+++ DATA TO PROCESS +++

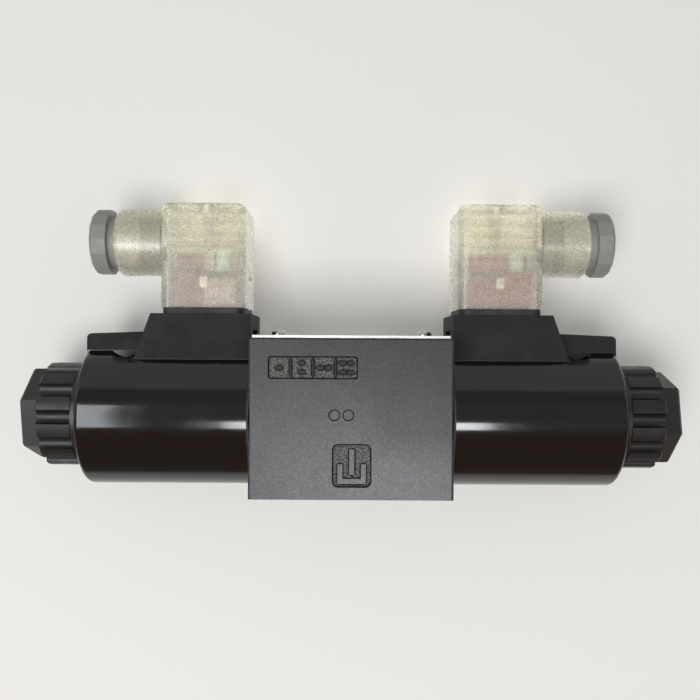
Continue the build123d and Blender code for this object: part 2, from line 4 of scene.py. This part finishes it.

+++
+++ DATA TO PROCESS +++

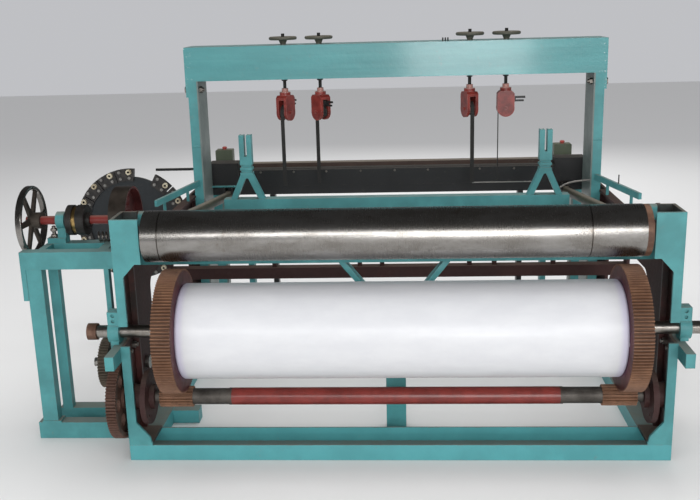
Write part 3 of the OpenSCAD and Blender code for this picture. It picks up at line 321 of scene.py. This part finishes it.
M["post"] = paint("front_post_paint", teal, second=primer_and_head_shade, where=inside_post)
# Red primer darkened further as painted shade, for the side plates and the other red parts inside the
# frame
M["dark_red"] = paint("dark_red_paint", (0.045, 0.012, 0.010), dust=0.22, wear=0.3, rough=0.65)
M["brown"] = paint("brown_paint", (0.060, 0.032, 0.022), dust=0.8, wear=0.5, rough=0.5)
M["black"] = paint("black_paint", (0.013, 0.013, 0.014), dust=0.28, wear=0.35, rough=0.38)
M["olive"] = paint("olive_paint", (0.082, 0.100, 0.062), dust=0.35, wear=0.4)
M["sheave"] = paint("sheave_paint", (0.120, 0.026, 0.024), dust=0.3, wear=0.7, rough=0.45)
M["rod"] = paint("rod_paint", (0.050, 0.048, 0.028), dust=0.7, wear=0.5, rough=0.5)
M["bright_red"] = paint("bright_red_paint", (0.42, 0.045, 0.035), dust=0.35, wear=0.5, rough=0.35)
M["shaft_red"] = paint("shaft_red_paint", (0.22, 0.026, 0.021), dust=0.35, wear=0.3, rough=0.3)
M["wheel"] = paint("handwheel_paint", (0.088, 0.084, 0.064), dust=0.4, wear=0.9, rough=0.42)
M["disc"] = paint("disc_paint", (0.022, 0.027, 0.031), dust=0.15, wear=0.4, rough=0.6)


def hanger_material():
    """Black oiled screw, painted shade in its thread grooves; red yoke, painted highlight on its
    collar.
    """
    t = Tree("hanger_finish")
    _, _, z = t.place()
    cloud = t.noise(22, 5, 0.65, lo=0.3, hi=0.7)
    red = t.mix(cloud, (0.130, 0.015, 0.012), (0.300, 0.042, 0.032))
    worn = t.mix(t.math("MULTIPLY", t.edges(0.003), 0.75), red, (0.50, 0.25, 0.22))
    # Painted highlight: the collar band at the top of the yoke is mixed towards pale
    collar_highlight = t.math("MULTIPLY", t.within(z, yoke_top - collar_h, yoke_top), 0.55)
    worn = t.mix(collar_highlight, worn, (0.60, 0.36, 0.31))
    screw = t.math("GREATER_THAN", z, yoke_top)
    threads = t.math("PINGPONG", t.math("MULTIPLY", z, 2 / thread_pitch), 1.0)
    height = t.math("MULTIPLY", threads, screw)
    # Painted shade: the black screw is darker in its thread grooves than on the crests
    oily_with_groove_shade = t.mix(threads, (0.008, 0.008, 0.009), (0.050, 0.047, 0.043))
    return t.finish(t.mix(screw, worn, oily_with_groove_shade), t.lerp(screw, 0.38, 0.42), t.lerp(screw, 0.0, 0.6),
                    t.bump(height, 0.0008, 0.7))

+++

◆ WHAT THE TASK ASKS
Using the records above, copy every line that has the word "finishes" in it.

◆ FULL RESPONSE
Continue the build123d and Blender code for this object: part 2, from line 4 of scene.py. This part finishes it.
Write part 3 of the OpenSCAD and Blender code for this picture. It picks up at line 321 of scene.py. This part finishes it.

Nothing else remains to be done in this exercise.